The other big worry is profit margin, buthe sees "many avenues to op. margin expansion”:

First, the company has the highest G&A intensity in its peer group, which we believe is likely related to the cumulative costs of acquiring and integrating multiple clouds, and that as coordination between these business units improves, Salesforce should be able to realize both improving revenue and cost synergies. As Salesforce generates a growing portion of business from renewals, and realizes G&A leverage, we believe that the company can exceed consensus expectations for margin performance in the near- to medium-term. Over time, growth slows, we also expect Salesforce to drive improving leverage from its sales and marketing expenditures as the cost of booking new business naturally declines relative to overall contract value.

As far as M&A, Cunningham notes chatter in past about the company buying Twitter (TWTR). But he thinks such big deals are unlikely: "With a comprehensive set of CRM products, we believe that future acquisitions are likely to be modest in size and targeting areas of strategic and technological adjacency (i.e. Quip) rather than transformational additions in CRM."

Cunningham also discusses artificial intelligence, where he thinks the company has an advantage with its “Einstein” analytical platform, skin git "one of relatively few enterprise software vendors with AI solutions that are generally available today."

The product can directly contribute to recurring revenue for Salesforce:

As an example of the impact that Einstein could have on Salesforce’s business over time, if we assume that roughly half of Salesforce’s Sales Cloud revenue comes from enterprise customers (consistent with historical levels) and a $100/user/month ASP (vs. $150 list), this implies ~1.3 million enterprise subscribers to Sales Cloud software based on FY17 revenue. Assuming a comparable ~30% discount to Sales Cloud Einstein’s $50 user/month ASP, 5% Einstein penetration in the Sales Cloud enterprise installed base alone would have translated into more than $25 million in incremental recurring revenue, and a 2% increase to Sales Cloud ASPs. If the company can successfully drive a similar or greater degree of Einstein adoption across its clouds, this could translate into double-digit revenue growth over time.

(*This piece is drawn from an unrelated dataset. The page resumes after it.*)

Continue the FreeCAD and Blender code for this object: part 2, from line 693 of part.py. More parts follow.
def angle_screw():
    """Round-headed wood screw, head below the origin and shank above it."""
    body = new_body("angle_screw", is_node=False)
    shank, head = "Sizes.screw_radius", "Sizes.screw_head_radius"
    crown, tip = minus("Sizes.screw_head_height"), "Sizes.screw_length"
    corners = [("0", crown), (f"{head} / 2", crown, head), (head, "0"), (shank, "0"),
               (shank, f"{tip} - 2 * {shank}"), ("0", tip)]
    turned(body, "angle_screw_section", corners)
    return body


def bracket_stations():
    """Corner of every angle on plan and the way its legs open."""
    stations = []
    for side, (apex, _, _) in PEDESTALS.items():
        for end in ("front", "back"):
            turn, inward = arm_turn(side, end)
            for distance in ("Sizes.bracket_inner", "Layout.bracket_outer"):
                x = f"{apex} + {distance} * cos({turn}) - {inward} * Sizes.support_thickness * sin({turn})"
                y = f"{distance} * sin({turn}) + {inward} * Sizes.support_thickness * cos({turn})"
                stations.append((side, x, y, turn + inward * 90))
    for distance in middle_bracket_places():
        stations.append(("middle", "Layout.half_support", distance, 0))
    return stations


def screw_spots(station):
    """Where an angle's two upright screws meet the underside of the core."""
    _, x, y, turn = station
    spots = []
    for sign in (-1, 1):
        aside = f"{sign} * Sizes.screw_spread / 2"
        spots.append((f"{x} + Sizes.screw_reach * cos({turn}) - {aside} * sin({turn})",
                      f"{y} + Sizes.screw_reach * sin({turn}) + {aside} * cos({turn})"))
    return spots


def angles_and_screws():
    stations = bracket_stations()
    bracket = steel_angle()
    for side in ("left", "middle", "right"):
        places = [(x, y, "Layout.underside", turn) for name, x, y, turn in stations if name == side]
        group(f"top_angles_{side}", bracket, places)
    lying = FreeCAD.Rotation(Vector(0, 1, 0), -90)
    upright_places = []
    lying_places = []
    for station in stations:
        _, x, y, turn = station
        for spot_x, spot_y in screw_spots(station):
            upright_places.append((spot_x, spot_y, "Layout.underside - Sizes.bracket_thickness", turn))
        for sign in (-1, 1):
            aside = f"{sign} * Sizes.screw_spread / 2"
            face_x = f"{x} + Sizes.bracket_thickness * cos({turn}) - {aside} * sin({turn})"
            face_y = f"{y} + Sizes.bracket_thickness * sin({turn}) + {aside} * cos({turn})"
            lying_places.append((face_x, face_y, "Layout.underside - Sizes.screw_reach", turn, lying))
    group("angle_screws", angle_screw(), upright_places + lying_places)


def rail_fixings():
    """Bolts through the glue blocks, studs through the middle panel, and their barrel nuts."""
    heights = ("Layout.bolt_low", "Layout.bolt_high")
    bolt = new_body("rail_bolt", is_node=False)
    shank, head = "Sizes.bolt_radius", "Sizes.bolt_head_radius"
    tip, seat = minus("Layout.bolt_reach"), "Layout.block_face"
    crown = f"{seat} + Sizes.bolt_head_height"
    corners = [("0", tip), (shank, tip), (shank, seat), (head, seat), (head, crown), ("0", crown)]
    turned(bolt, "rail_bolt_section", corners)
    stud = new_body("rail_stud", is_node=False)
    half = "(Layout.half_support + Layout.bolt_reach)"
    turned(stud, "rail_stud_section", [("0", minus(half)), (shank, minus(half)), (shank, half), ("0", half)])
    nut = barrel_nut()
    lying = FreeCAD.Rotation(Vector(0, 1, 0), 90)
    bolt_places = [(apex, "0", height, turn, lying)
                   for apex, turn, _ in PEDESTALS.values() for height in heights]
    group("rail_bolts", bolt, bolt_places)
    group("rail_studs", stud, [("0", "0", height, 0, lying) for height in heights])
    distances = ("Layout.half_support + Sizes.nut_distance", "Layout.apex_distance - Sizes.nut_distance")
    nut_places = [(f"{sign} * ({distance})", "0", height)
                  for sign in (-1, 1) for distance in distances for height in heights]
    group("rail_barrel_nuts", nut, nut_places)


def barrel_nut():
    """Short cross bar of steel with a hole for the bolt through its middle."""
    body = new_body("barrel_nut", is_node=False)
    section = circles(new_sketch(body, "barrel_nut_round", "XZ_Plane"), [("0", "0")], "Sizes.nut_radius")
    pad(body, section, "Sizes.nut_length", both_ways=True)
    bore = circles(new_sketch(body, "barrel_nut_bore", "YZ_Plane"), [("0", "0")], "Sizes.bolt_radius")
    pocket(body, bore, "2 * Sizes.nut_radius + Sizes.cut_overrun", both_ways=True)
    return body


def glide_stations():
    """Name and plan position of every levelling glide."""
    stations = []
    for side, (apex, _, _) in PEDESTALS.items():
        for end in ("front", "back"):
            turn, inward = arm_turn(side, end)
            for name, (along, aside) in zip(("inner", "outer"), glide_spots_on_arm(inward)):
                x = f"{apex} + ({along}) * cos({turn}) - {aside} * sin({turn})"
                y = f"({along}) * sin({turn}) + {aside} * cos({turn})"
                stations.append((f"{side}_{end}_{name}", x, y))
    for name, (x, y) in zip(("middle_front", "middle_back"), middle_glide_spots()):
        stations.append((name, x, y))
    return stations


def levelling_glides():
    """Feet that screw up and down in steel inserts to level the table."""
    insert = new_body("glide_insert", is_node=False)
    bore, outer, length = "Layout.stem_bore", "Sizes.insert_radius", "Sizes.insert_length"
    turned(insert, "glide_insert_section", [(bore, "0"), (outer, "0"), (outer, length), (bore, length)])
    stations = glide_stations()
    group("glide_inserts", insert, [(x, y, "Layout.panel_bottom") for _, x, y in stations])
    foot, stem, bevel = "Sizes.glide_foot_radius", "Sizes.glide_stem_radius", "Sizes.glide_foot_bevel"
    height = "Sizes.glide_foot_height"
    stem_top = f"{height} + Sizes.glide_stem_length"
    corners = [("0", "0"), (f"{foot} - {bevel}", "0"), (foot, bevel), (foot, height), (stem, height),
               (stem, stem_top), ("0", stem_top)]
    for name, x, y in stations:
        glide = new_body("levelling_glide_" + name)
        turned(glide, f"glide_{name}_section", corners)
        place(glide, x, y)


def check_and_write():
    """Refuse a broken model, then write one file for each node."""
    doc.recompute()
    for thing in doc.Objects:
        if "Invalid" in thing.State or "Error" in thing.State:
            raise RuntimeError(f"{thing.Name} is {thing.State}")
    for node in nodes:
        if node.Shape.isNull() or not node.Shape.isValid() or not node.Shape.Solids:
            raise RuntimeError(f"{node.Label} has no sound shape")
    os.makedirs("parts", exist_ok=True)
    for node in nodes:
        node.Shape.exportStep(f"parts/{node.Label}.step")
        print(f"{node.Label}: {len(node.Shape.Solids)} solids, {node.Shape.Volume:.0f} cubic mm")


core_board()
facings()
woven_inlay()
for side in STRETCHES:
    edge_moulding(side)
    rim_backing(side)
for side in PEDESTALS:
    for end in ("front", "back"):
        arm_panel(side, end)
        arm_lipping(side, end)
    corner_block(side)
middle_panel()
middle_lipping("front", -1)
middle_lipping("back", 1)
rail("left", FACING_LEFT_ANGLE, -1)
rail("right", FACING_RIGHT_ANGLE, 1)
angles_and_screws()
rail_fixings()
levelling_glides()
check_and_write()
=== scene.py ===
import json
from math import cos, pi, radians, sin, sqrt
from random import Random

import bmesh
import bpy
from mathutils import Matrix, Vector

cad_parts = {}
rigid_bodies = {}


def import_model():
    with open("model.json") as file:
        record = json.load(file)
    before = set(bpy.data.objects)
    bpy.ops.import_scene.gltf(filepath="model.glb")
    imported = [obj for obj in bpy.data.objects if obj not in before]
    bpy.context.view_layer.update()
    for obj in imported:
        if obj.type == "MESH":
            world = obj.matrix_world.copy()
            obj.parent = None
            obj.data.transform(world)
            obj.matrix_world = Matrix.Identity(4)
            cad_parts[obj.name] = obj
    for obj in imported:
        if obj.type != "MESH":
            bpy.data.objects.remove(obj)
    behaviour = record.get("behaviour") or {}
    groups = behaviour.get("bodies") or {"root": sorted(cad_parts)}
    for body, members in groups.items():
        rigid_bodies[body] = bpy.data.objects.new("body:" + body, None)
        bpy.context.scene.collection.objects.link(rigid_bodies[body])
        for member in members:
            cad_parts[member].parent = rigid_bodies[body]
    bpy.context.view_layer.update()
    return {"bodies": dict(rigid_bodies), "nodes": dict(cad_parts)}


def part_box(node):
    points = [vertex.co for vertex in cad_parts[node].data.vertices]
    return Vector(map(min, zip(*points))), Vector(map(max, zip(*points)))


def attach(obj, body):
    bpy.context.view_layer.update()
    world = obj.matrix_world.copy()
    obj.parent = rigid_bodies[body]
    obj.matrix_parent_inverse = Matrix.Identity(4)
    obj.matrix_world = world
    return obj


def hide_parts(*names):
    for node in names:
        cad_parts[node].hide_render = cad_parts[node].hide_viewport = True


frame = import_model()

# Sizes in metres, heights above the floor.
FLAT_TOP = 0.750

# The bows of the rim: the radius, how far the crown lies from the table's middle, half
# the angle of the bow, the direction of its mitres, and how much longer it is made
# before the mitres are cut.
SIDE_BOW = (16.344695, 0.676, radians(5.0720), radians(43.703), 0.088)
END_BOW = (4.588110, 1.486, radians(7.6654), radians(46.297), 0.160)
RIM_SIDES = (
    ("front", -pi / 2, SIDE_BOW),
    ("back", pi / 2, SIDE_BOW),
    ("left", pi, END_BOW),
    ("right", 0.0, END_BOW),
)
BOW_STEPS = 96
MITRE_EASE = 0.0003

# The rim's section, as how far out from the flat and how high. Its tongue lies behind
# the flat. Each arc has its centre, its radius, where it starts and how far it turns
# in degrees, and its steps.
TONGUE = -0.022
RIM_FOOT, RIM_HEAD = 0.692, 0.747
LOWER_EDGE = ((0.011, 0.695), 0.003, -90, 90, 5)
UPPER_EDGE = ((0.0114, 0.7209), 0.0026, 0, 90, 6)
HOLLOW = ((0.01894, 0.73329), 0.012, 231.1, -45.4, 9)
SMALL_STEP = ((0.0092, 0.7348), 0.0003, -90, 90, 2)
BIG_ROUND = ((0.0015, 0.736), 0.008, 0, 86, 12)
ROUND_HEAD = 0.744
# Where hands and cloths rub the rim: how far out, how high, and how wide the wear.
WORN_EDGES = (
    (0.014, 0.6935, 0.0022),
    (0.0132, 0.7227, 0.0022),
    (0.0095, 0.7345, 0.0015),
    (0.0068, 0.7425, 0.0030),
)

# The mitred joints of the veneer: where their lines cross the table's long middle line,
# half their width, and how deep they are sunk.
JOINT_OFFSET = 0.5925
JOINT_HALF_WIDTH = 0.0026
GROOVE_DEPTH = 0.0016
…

As for Workday, it has a great market, enterprise resource planning, but Oracle (ORCL) and SAP (SAP) are circling, which is already affecting the company’s growth:

While Workday is benefiting disproportionately from the second major ERP upgrade cycle in two decades, recent cloud momentum at legacy competitors Oracle and SAP suggests that defending market share has become a primary strategic concern for these vendors. While our customer checks suggest that Workday has a fundamentally better product, incumbents are nonetheless attempting to crimp Workday’s growth with product bundling, tactical discounts, and well-funded marketing campaigns. Whereas Workday’s historical success has been driven largely by its product and technology lead, incumbents’ attempts to narrow these gaps are already having an observable impact on Workday’s growth profile.

And it’s been hard for Workday to expand in the “financial management” market as quickly as it did in “human capital management”:

Workday Financial Management has yet to become a significant revenue contributor. We believe this is the result of three dynamics: first, the shift to the cloud in FMS has progressed more slowly than in HCM in general; second, Workday’s Financials product targets a buying center to which the company is not yet accustomed to selling; and finally, customer reviews of Workday Financials have been mixed, citing less product maturity relative to Workday HCM and legacy FMS products.

Salesforce shares ended today's session unchanged at $100.70. Workday shares closed down 9 cents at $108.42.